Two distinct variants (due either to perversity or poor master reel labeling, nobody knows for certain) eventually were issued. The original, what we are calling the 12" Version, is what was released August 1980 in the US and one month later in the UK as FACUS2. The alternate Full Mix - and it's definitely a different mix, more in a moment - first appeared on UK copies of 1988's
Substance, while US copies retained the earlier 12" Version. The Full Mix also appeared on 1991's Martin compilation, issued by Factory to memorialize the late Martin Hannett, which is where I sourced the version presented here. 1997's Heart And Soul featured the Full MIx as well, though several other compilation or soundtrack records post-1997 featured the earlier version.

They are definitely different mixes: the 12" Version is more claustrophobic and dense than the Full Mix, it has a longer keyboard/synth part (essentially, it comes in earlier in the mix), and the entire track fades out prematurely. The Full Mix has a different mix of acoustic/electric guitars, as well as some of the underlying electronic sounds/effects.

Finally, all known releases up to now of the 12" Version suffered from tape dropouts during the first 0:20 of the song. These have all now been repaired.

Twenty Four Hours was taken from a mint 1981 UK pressing of the
Still LP (though not from the Hessian bound version). Professionally cleaned up and mastered for this release, you will not find a better sounding version unless you're sitting on the soundboard 1/4" master reel. It's a shame this track hasn't been restored and released officially, because it's as good a performance as you'll find of this song, and in this "get it all out" day and age there have been plenty of opportunities for Warners to do so.

These Days from the Lyceum, London 29 February 1980 is from a never-before-heard soundboard recording, artfully blended with Duncan Haysom's audience master recording of the same gig. We commissioned the "matrix" mix because the soundboard recording was too sterile, lacking of any energy or emotion, or depth. It's as raw a soundboard recording as you will ever find for this band, and it, in and of itself, was not appropriate for release. Believe us when we say the version here is leaps and bounds better, in all ways, than the raw soundboard version.

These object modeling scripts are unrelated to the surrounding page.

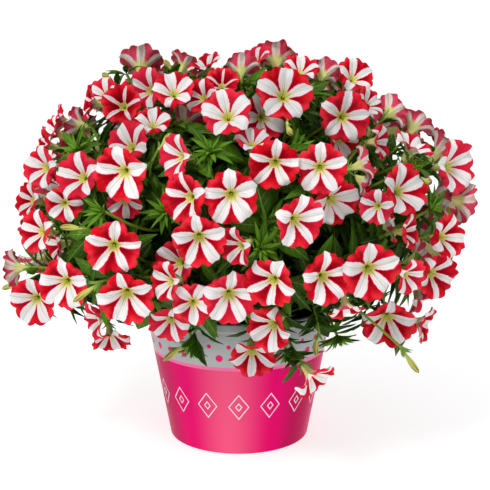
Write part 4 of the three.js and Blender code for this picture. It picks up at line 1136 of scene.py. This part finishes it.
def sepal_patch(batch, base, tip, inward, width, tint, seed, rows):
    """A narrow sepal from base to tip, along the body that lies inward of it."""
    axis = unit(tip - base)
    side = unit(np.cross(axis, inward))
    leaf = {"base": base, "axis": axis, "side": side, "top": np.cross(side, axis),
            "length": length_between(base, tip), "width": width}
    leaf_patch(batch, leaf, width, tint, seed, rows=rows)


def calyx_patch(batch, bloom, draw):
    """Five narrow sepals round the foot of the tube, bent outward at their tips."""
    for k in range(LOBES):
        angle = (k + 0.5) * FULL_TURN / LOBES
        base = bloom_point(bloom, angle, *CALYX_FOOT)
        aside = angle + CALYX_TURN * (draw() - 0.5)
        tip = bloom_point(bloom, aside, *(at + swing * draw() for at, swing in zip(CALYX_TIP, CALYX_SWING)))
        inward = bloom_point(bloom, 0, 0, -0.9) - (base + tip) / 2
        tint = CALYX_GREEN * part_way(STALK_TONES, draw())
        sepal_patch(batch, base, tip, inward, CALYX_WIDTH, tint, draw(), 6)


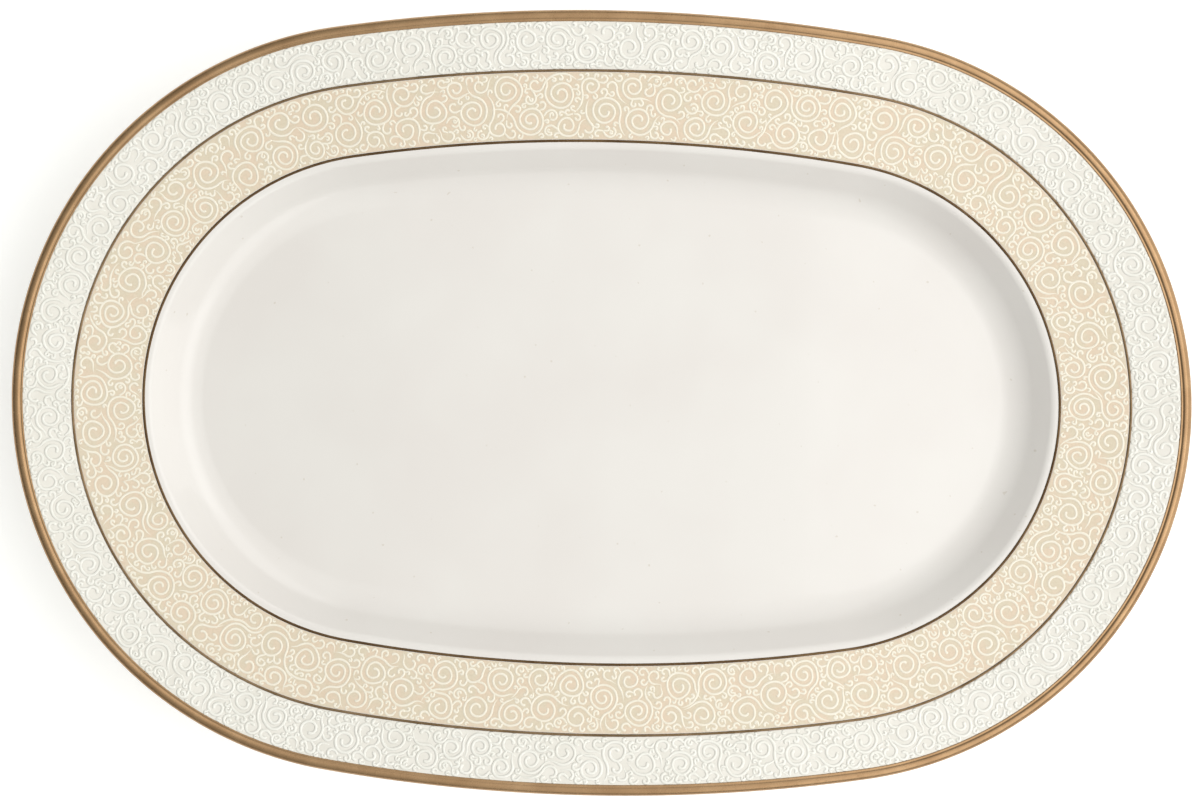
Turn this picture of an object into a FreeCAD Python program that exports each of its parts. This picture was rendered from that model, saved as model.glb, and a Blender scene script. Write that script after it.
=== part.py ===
"""Oval china serving platter with a gilded edge and two decorated rim bands.

Millimetres, +Z up, +X along the platter.  The origin is under the middle of the foot, on
the surface that the platter stands on.

Every outline of the platter is a parallel offset of one four-centre oval: two end arcs
about (+-end_centre, 0) and two flatter side arcs about (0, +-side_centre).  A ring is
drawn as a section, revolved about an end centre and about a side centre, and mirrored.
A section is drawn in insets, measured inward from the outermost edge, and heights.
"""
import FreeCAD, Part
import Sketcher
import math
import os

Vector = FreeCAD.Vector
START, END, MIDDLE = 1, 2, 3
ORIGIN = (-1, START)
CENTRE_LEFT, CENTRE_RIGHT = 1, -1

# Driving dimensions in millimetres and degrees.
SIZES = {
    "length_over_edge": 350.0,  # along X, edge to edge
    "width_over_edge": 233.4,  # along Y, edge to edge
    "end_radius": 111.7,  # end arc of the outermost edge
    "foot_height": 3.2,  # ground face to the underside of the body
    "foot_root_width": 5.0,  # foot ring where it leaves the body
    "foot_face_width": 2.6,  # ground face of the foot ring
    "foot_round": 0.6,  # rounding beside the ground face
    "foot_set_in": 0.6,  # foot ring behind the bottom of the wall
    "body_thickness": 4.8,  # porcelain of the well and the wall
    "glaze_thickness": 0.25,  # fired glaze, everywhere but the foot ring
    "film_thickness": 0.2,  # transfer and gilding fired onto the glaze
    "relief_height": 0.4,  # raised ornament of the outer band
    "edge_radius": 1.5,  # rounded edge of the rim, over the glaze
    "gold_band_width": 3.4,  # gilding of the edge, seen from above
    "line_width": 1.0,  # both thin gold lines
    "outer_line_inset": 17.8,  # middle of the outer thin line
    "inner_line_inset": 38.6,  # middle of the inner thin line
    "rim_inset": 39.6,  # where the rim turns down into the wall
    "rim_slope": 8.0,  # fall of the rim there
    "rim_curve": 420.0,  # radius of the slightly dished rim
    "shoulder_radius": 3.5,  # round turn from the rim to the wall, on the face
    "back_round": 1.5,  # round turn from the rim to the wall, on the back
    "wall_slope": 42.0,  # fall of the straight part of the wall
    "wall_length": 6.2,  # straight part of the wall
    "well_radius": 15.0,  # hollow curve from the wall to the floor
}

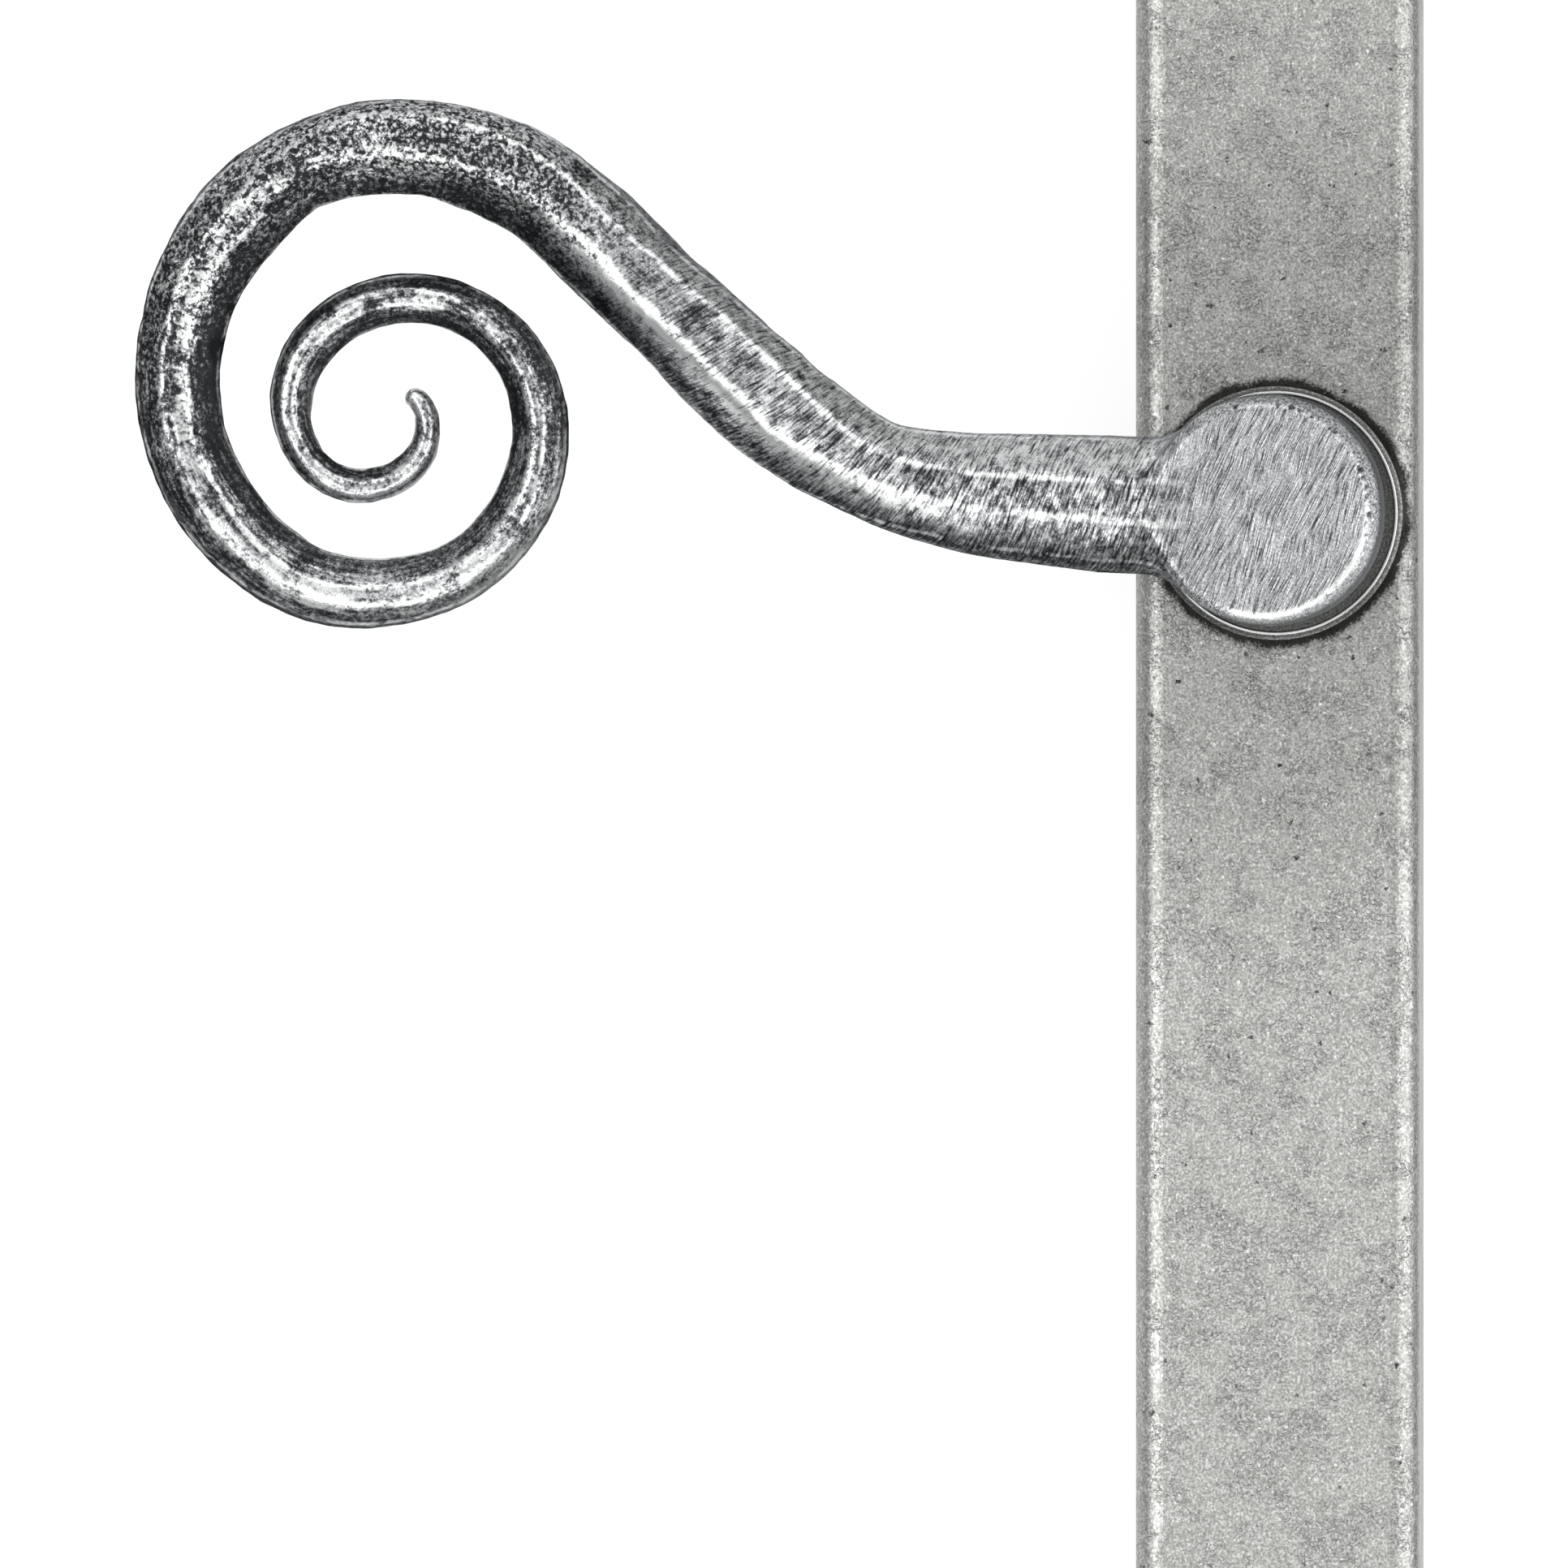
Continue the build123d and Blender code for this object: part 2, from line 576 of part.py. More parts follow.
def rack_rivets():
    return [rivet(RACK_RIVET_X, z, GEAR_FRONT, GEAR_BACK, 0.8) for z in RACK_RIVETS]


def rod():
    """The upper flat rod, slotted for the two sleeves and narrowed where it joins the bolt."""
    half, neck = ROD_WIDTH / 2, ROD_NECK_WIDTH / 2
    outline = [
        (-half, ROD_START),
        (half, ROD_START),
        (half, ROD_NECK_START - 2),
        (neck, ROD_NECK_START),
        (neck, ROD_END),
        (-neck, ROD_END),
        (-neck, ROD_NECK_START),
        (-half, ROD_NECK_START - 2),
    ]
    body = prism(outline, GEAR_FRONT, ROD_BACK)
    slot = SLEEVE_DIAMETER / 2 + SLIDE_FIT
    for h in FIXING_HEIGHTS:
        body -= slot_z(slot, h - THROW - SLIDE_FIT, h + SLIDE_FIT, GEAR_FRONT - 1, ROD_BACK + 1)
    for z in RACK_RIVETS:
        body -= rivet_hole(RACK_RIVET_X, z)
    for z in BOLT_RIVETS:
        body -= rivet_hole(0, z)
    return body


def bolt():
    """The upper shoot bolt: a bevelled tip, and a half-thickness tail in front of the rod."""
    w = BOLT_WIDTH / 2
    body = block(-w, w, BOLT_FRONT, BOLT_BACK, BOLT_SHOULDER, BOLT_TIP)
    body = chamfer(body.faces().sort_by(Axis.Z)[-1].edges(), BOLT_BEVEL)
    body += block(-w, w, BOLT_FRONT, GEAR_FRONT - 0.02, BOLT_LAP_START, BOLT_SHOULDER)
    for z in BOLT_RIVETS:
        body -= rivet_hole(0, z)
    return body


def bolt_rivets():
    return [rivet(0, z, BOLT_FRONT, ROD_BACK, 0) for z in BOLT_RIVETS]


# ---- writing the parts --------------------------------------------------------------------------------

NODES = {
    "cover": cover,
    "back_plate": back_plate,
    "upper_end_guide": end_guide,
    "lower_end_guide": lambda: turned(end_guide()),
    "cover_side_screws": side_screws,
    "end_guide_screws": end_screws,
    "rod_guides": rod_guides,
    "fixing_sleeves": sleeves,
    "gear_tray": gear_tray,
    "gear_cheek_plate": gear_cheek,
    "gear_box_pillars": pillars,
    "collar": collar,
    "collar_nut": collar_nut,
    "upper_keep": keep,
    "lower_keep": lambda: turned(keep()),
    "lever": lever,
    "grub_screw": grub_screw,
    "spindle": spindle,
    "pinion": pinion,
    "circlip": circlip,
    "friction_washer": friction_washer,
    "bearing_washer": bearing_washer,
    "upper_rack": rack,
    "upper_rack_rivets": rack_rivets,
    "upper_rod": rod,
    "upper_bolt": bolt,
    "upper_bolt_rivets": bolt_rivets,
    "lower_rack": lambda: turned(rack()),
    "lower_rack_rivets": lambda: [turned(r) for r in rack_rivets()],
    "lower_rod": lambda: turned(rod()),
    "lower_bolt": lambda: turned(bolt()),
    "lower_bolt_rivets": lambda: [turned(r) for r in bolt_rivets()],
}

os.makedirs("parts", exist_ok=True)
for name, make in NODES.items():
    shape = make()
    if isinstance(shape, list):
        shape = Compound(children=shape)
    export_step(shape, f"parts/{name}.step")
print("throw of each bolt", round(THROW, 3), "mm for a quarter turn")
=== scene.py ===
"""The looks of an espagnolette fastener with a forged monkey-tail lever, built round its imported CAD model.

The forged lever is a mesh of its own. A rough shape is remeshed and drawn onto the surface of a facetted bar
that runs along the forging's centreline, then dented as a hammer and a grinder leave it. Every other piece is
the CAD node itself with a procedural material. Lengths on the lever are millimetres until its mesh is made.
"""

import json
import math

import bmesh
import bpy
import numpy as np
from mathutils import Matrix, Vector, kdtree, noise


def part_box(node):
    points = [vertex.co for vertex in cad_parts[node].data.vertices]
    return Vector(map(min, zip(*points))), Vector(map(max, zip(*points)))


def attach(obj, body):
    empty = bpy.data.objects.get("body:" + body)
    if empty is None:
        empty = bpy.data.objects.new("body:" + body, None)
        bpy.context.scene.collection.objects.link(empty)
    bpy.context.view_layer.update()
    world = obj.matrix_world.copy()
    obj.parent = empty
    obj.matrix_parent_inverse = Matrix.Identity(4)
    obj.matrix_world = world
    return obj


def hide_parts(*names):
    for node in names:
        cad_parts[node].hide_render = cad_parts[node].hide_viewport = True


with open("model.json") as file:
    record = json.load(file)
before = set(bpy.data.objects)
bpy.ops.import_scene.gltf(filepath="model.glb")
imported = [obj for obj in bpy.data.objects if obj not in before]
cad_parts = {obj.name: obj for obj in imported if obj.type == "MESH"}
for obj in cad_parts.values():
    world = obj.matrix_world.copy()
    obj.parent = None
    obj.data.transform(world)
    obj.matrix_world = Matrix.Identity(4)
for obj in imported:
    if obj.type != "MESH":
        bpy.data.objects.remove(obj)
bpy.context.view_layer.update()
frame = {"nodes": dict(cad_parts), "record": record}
MM = 0.001

# ---- the forging's shape, as in the CAD model, in millimetres ------------------------------------
HEAD_RADIUS = 11.4
HEAD_X, HEAD_Z = -0.5, 0.3
HEAD_BACK, HEAD_FRONT = -16.9, -29.9
NECK_Y = -23.4
CRANK, CRANK_START, CRANK_END = 4.0, 12.0, 48.0
ROOT_X, ROOT_Z, ROOT_HEADING = -16.7, 1.0, 176.0
# The bar's route from the neck to its tip: (length, 0) is straight, (radius, degrees) is an arc.
BENDS = (
    (11.3, 0), (36.0, -39), (27.5, 0), (22.5, 192), (16.5, 118), (12.8, 141), (8.9, 96), (6.1, 132),
    (3.0, 52),
)
# The bar's thickness: distance along, width.
TAPER = (
    (0, 13.5), (23, 10.8), (36, 11.7), (69, 10.6), (104, 9.3), (127, 8.5), (150, 7.0), (185, 5.8),
    (208, 4.8), (230, 3.3), (234, 2.4), (237, 1.8),
)
SHANK_RADIUS, SHANK_END = 5.95, -9.1
CLIP_GROOVE, CLIP_FRONT, CLIP_BACK = 5.3, -10.15, -9.35
SOCKET_HALF, SOCKET_FRONT = 3.05, -27.1
GRUB_Y, GRUB_RADIUS, GRUB_CHAMFER = -22.0, 2.0, 0.35
GRUB_MOUTH = HEAD_Z - HEAD_RADIUS  # z, at the head's lowest point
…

Sister Ray from the Moonlight Club, West Hampstead, London 2 April 1980 was blended with a low-generation audience recording of the same gig, for the same reasons as These Days. It betters, in all ways, the version found on
Still.

As a side note, in the mastering of this package it was discovered that (as you've probably by now come to expect) both versions of She's Lost Control were mastered at the incorrect pitch. This time it's a bit flat (slow), so watch
The Power Of Independent Trucking for the repitched variants.


I really didn't know about New Order's previous incarnation as Joy Division until
Substance was released in 1988 - now I suddenly had an entirely new catalog to explore. I picked up an import copy of the cassette because I never went anywhere without my Walkman and I liked that the artwork was different to the US version - the printing was richer, and the typography was laid out differently. Actually, I can put it down to one tiny element that I preferred - I was a graphic design student at University at the time, and I loved that the barcode was centered on the spine of the UK cassette. That was a design detail I would borrow for years after when I was designing packages for local bands. Anyway, the cassette was my portable version, but I also bought the US edition of the CD to listen to at home. Years later it finally occurred to me that I'd been listening to two different mixes of She's Lost Control, but at the time it was more of a sub-subconscious thing, like "doesn't this song fade at the end?" I could never quite put a finger on it, but I must have started to associate that odd sensation with the song in general because it made a lasting impression. It's just about my favorite Joy Division song - but only this re-recording. I don't actually like the version on Unknown Pleasures (heresy! LOL).